卵から雛が孵る時、内側からつつく(啐)前に親鳥が卵を啄(ついば)めば、未成熟な状態で卵が破れ死んでしまう。一方で内側からつつかれても親鳥が卵を啄むタイミングが何日も遅れれば殻が破れず卵の中で死んでしまう。

師と弟子がともに機が熟したタイミングで共同することで、弟子は殻を破って新しい世界に誕生する事ができる。

これは師を人間以外においても当てはまる。周囲の環境と自分の経験の両者の準備が整ってはじめて、やりたい事が見つかる。つまり殻を破ってこの世界に主人公として生まれ、自分の物語を生きる事ができるということだ。

そしてこのタイミングというものは、自己決定権の埒外にある。人によってはそれを発酵や熟成に例える人がいる。そういう人もいるのかもしれない。でも緩やかだが連続的に確実に進む熟成のような実感は自分にはなかった。

弓道の言葉に雨露離というものがある。矢が放たれる時は、放すのでもなく放されるのでもなく、雨露のように離れるべきだという教えだ。葉先に溜まった雨露が、徐々に大きくなりそしてある瞬間に突如、かつなめらかに葉先を離れ自由落下していく。啐啄同時のタイミングもそんな感覚に近い。葉の大きさや形、雨の激しさ、あるいは水以外の液体の粘性により水滴の落ちるまでの時間は変わってくる。

そんな時に無理に葉をゆすれば水滴が大きくなる前に振り落とされるだろうし、あるいは落とすまいと葉を上向きに保てば別の所からこぼれ落ちるだろう。やりたいこと、すなわち自分が没入できるもの、あるいは自分の物語を見つけるというのもこれと同じ。

自分の物語の最初の1ページ目をこれからめくるあなたへ

やりたいことがない、そんな時何をしたら見つかるのか不安に思うだろうし、自分自身も学部低学年の頃はそんな感じだった。でもやがて見つかった。

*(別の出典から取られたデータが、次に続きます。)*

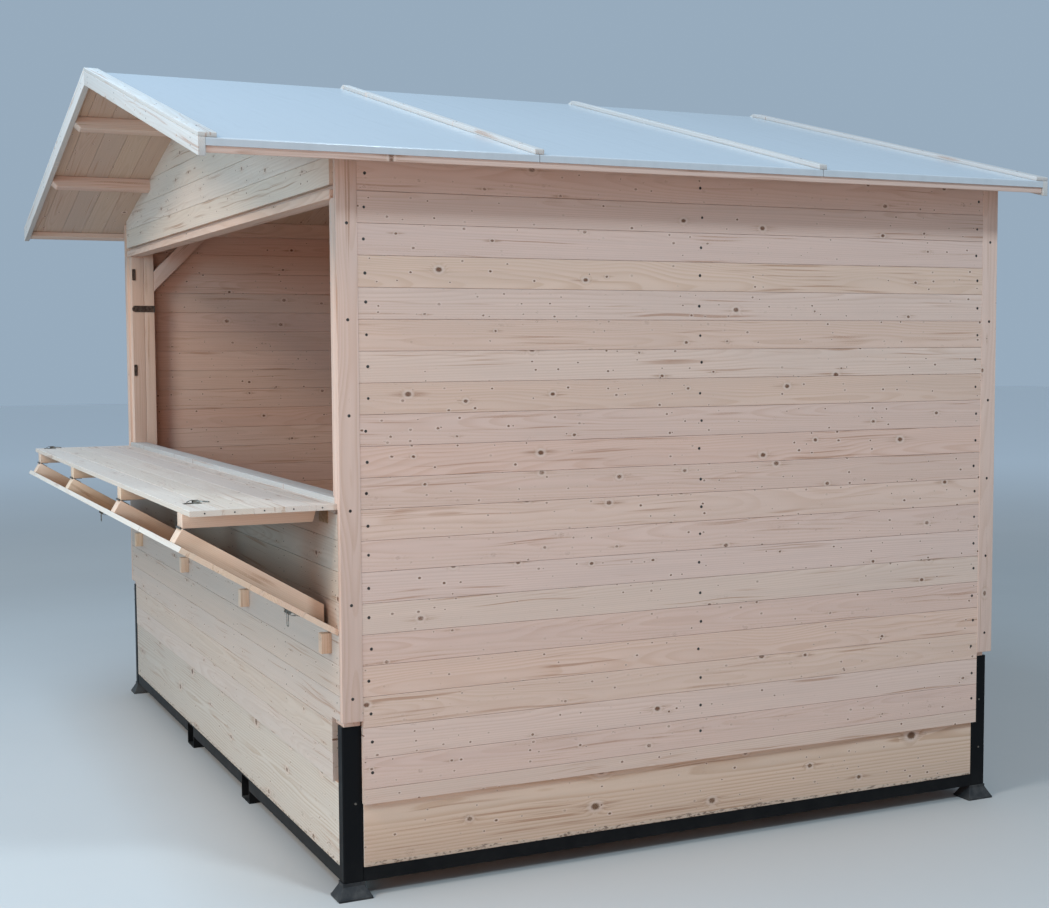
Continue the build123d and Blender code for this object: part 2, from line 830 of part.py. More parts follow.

Twitterの方で開設している質問箱にもたまに「いつまでにやりたいことを見つけたらいいですか」という質問が来る。気持ちはわかるけど、焦る必要はないんだ。

だってもし本当に「やりたい事」が大事だと思っているのなら、5W1Hのうち、Whatが大事であり、Whoはあなたで、次に大事なのはWhyだろう。なぜそれをやりたいのか、何をやりたいのか、というのは根幹に関わるからだ。一方でWhenやWhereはそれらに比べて優先度は劣る。Howというのは人によってはそこそこ大事かもしれないが、それでもやはり「何をしたいか」よりも上位には来ない。

そして覚えていてほしい。自分の物語の「主人公」になるのに、年齢制限はないんだ。インターハイ出場とか国家公務員総合職になるといった目標とこ異なり、自分の「好き」を見つけて、その楽しさの中に生きるという事に年齢制限はないんだ。

今日はガラにもなく自己啓発みたいな内容を書いてしまったけど、それでもやはり世界には主人公が増えてほしいんだ。他人との比較の中でしか生きられない生き方を卒業し、他者ではなく自己の中に価値基準を内包した人がいたら世界はもっと愉快になるよ。それが平和な世界かどうかはわからない。違う価値観のぶつかり合いかもしれない。でも、主人公同士のバトルというのは飽きないし、モブのモブによる画一的な足引っ張り合いの世界より、主人公たちがぶつかり合う、それこそが豊かな世界だよ。そんな世界を見ていたいね。